# Semantic Scholar data retrieval
We are normally given: 
- pid of researcher from dblp.org
- list doi of papers by given researcher

We need to get:
- citation counts of this papers
- paper abstracts

https://api.semanticscholar.org/api-docs/graph

---

## API rate limits
Understanding API rate limits and usage policies is essential to avoid getting blocked and to optimize data collection. 

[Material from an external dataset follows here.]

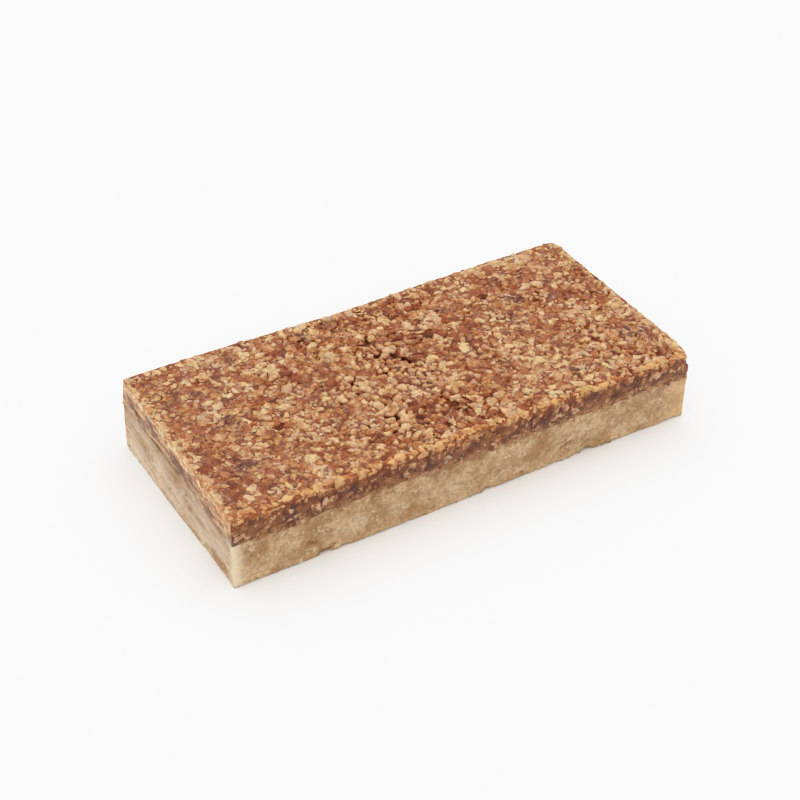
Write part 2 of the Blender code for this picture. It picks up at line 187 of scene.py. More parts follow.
# Places on the top that stand out: x, y, reach and depth of the dark hollows between the nuts.
HOLLOWS = (
    (8.7, 7.3, 1.3, 1.1), (25.7, 13.3, 0.9, 0.7), (22.7, 12.8, 0.6, 0.6), (19.7, 9.9, 0.6, 0.7),
    (6.3, 15.6, 0.9, 0.7), (-5.0, 0.9, 0.9, 0.9), (-9.7, -11.6, 0.7, 1.1), (-9.4, -13.9, 0.7, 1.0),
    (-6.0, -14.2, 0.6, 0.8), (-17.0, -3.1, 0.6, 1.0), (-15.7, 5.6, 0.6, 0.8), (-12.3, 0.9, 0.7, 0.8),
    (-45.3, 14.9, 0.7, 0.7), (-37.7, 15.8, 0.9, 0.5), (-30.7, -4.4, 0.8, 0.6), (-26.3, 2.3, 0.6, 0.7),
    (-2.7, -18.4, 0.6, 0.9), (20.0, -3.1, 0.7, 0.8), (38.0, -6.4, 0.9, 0.8), (44.7, -20.1, 0.8, 0.7),
    (-21.0, 12.0, 0.6, 0.7), (1.5, -4.0, 0.7, 0.7), (14.0, -13.0, 0.6, 0.7),
)
# Purple-brown stains of date skin: x, y and reach.
STAINS = (
    (-37.7, 1.9, 3.0), (-40.3, 12.3, 2.2), (-42.0, -11.0, 4.2), (30.7, 9.9, 2.4), (25.7, 12.6, 1.8),
    (-2.0, -6.4, 3.2), (-8.0, -16.0, 3.0), (26.0, -16.7, 2.8), (27.0, 4.6, 2.6), (-12.0, 19.0, 2.6),
    (12.0, 6.0, 2.4), (44.0, -12.0, 3.0), (-30.0, 19.0, 2.0),
)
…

1. Requests per minute:	100 requests per 5 minutes (avg 20 requests/min)
2. Requests per day: 1,000 requests per day (anonymous use)
3. Batch lookup size: Max 100 paper IDs per /batch call

## API calls to Semantic Scholar

Let's see what is the API call policy on Semantic Scholar


In [7]:
import requests

name = "Rainer Gemulla"
pid = "32/5357"
doi = [
    '10.1145/3583780.3614895', 
    '10.18653/v1/2023.findings-emnlp.713', 
    '10.18653/v1/2023.repl4nlp-1.11', 
    '10.48550/arXiv.2305.13059'
    ]

### Fetching by PID
Fetching by pid in SemanticScholar is not directly supported and would require author matching based on paper titles, which we do not want to do.

### Fetching by DOI
Does not work for all papers

In [None]:
import json 

r = requests.post(
    'https://api.semanticscholar.org/graph/v1/paper/batch',
    params={'fields': 'referenceCount,citationCount,title'},
    json={"ids": [f"DOI:{i}" for i in doi]})
print(json.dumps(r.json(), indent=2))

[
  {
    "paperId": "4978520a959b103f9dd55ec3ce4545ab06191a18",
    "title": "Good Intentions: Adaptive Parameter Management via Intent Signaling",
    "referenceCount": 75,
    "citationCount": 1
  },
  null,
  null,
  {
    "paperId": "d573ea0c11a20a53651550b8dc9af7c99814d1c8",
    "title": "Friendly Neighbors: Contextualized Sequence-to-Sequence Link Prediction",
    "referenceCount": 22,
    "citationCount": 5
  }
]


### Fetch by dblp pub id

Does not work. 

In [13]:
dblp_paper_id = [
    "conf/cikm/Renz-WielandKGG23",
    "conf/emnlp/KochsiekG23",
    "conf/rep4nlp/KochsiekSNG23",
    "journals/corr/abs-2305-13059"
]

r = requests.post(
    'https://api.semanticscholar.org/graph/v1/paper/batch',
    params={'fields': 'referenceCount,citationCount,title'},
    json={"ids": ["DBLP:conf/acl/LoWNKW20"]})
print(json.dumps(r.json(), indent=2))


{
  "error": "No valid paper ids given"
}


### Hybrid strategy

Get one publication by **DOI** and get **author_id** from it and using that get publication data of a person 
That would require making 2 calls

**!!** Since we already don't get all papers by DOI, there's no point in proceeding here.

### Search by paper name
Searching by paper name is okay, however we will have to match the correct paper by its author.
And it seems like we only getting semantic scholar paperId which would require us to make more calls. Not good

## Downloading Semantic Scholar dataset

Doesn't seem possible without an API_KEY which issuance is paused due to high demand. 

Reference here: https://github.com/allenai/s2orc